── MATERIAL PROVIDED
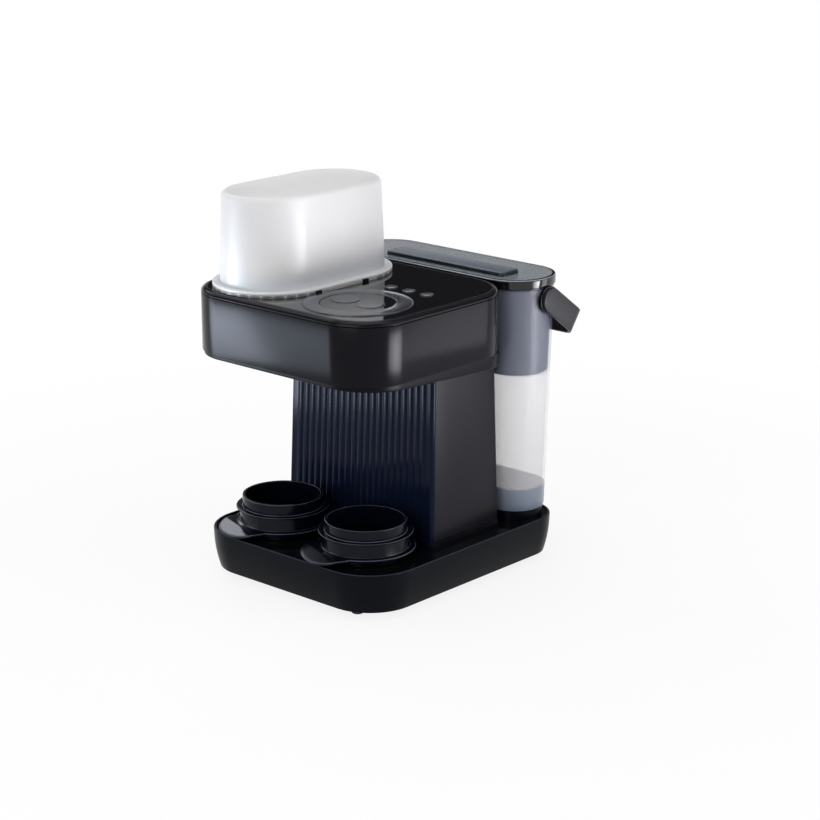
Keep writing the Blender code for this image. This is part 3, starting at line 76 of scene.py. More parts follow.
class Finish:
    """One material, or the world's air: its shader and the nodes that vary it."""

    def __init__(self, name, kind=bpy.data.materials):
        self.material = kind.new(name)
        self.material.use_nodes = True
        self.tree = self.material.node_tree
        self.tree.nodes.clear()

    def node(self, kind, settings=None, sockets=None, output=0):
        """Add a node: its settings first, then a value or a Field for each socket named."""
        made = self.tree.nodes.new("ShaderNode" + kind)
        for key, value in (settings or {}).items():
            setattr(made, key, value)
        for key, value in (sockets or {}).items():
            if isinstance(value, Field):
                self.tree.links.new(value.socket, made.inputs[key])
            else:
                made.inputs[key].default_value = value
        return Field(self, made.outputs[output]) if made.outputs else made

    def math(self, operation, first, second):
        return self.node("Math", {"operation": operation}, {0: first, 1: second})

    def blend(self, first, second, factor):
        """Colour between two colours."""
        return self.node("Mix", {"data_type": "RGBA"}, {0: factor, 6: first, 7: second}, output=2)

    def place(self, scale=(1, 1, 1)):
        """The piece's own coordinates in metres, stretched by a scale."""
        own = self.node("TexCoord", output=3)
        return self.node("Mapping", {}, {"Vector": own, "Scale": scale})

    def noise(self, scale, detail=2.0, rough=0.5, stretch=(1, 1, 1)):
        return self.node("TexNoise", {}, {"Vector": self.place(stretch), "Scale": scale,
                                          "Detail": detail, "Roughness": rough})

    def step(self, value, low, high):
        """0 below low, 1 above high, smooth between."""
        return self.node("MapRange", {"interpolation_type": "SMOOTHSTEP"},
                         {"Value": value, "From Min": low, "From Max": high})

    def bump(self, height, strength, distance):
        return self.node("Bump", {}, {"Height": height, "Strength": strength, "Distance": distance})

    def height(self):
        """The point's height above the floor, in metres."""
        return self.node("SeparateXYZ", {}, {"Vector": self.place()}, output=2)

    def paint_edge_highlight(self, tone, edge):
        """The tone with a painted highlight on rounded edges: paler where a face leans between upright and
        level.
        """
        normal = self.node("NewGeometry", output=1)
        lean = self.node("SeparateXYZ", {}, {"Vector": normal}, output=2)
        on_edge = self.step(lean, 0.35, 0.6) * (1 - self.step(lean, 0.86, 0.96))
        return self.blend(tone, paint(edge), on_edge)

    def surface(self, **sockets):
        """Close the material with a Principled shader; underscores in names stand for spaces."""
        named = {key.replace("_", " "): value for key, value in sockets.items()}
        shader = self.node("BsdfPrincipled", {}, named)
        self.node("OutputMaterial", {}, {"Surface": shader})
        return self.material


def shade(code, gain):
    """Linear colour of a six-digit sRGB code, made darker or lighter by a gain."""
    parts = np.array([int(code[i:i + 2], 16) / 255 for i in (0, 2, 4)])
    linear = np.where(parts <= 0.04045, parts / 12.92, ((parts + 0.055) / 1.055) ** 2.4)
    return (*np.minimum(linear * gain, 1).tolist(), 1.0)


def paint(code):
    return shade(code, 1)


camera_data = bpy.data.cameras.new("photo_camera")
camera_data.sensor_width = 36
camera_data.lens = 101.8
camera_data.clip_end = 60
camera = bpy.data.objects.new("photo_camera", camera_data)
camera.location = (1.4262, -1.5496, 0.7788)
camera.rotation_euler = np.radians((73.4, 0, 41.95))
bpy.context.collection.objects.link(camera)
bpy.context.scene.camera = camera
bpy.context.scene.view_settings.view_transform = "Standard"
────
* WRITTEN TASK:
Give the lines again, exactly as they stand, from the beginning of the data through the line with "self.tree.nodes.clear()".

* THE RESULT:
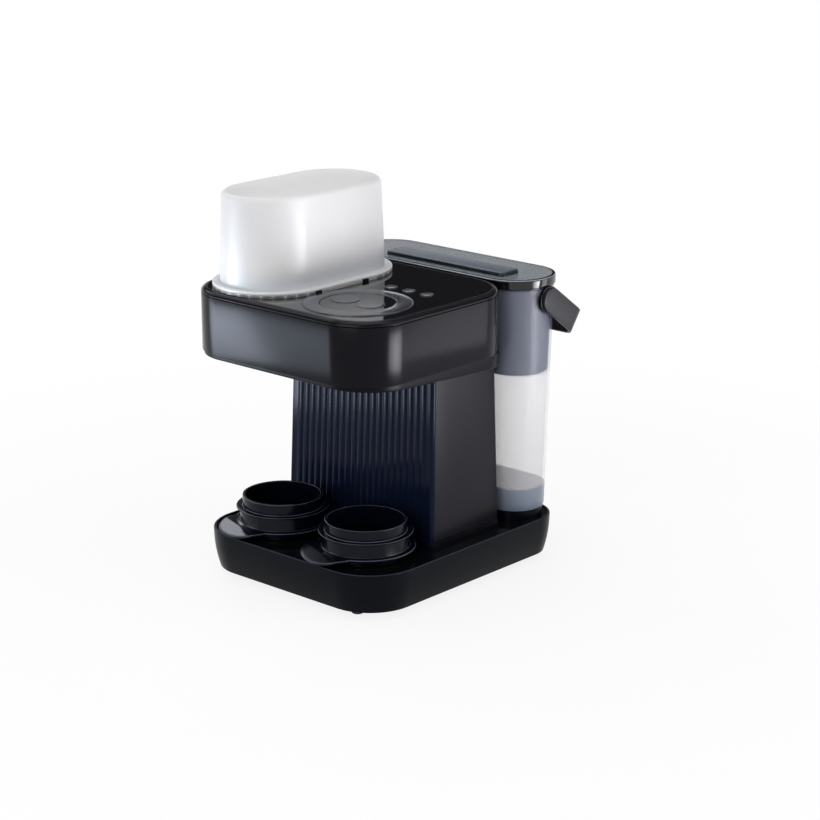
Keep writing the Blender code for this image. This is part 3, starting at line 76 of scene.py. More parts follow.
class Finish:
    """One material, or the world's air: its shader and the nodes that vary it."""

    def __init__(self, name, kind=bpy.data.materials):
        self.material = kind.new(name)
        self.material.use_nodes = True
        self.tree = self.material.node_tree
        self.tree.nodes.clear()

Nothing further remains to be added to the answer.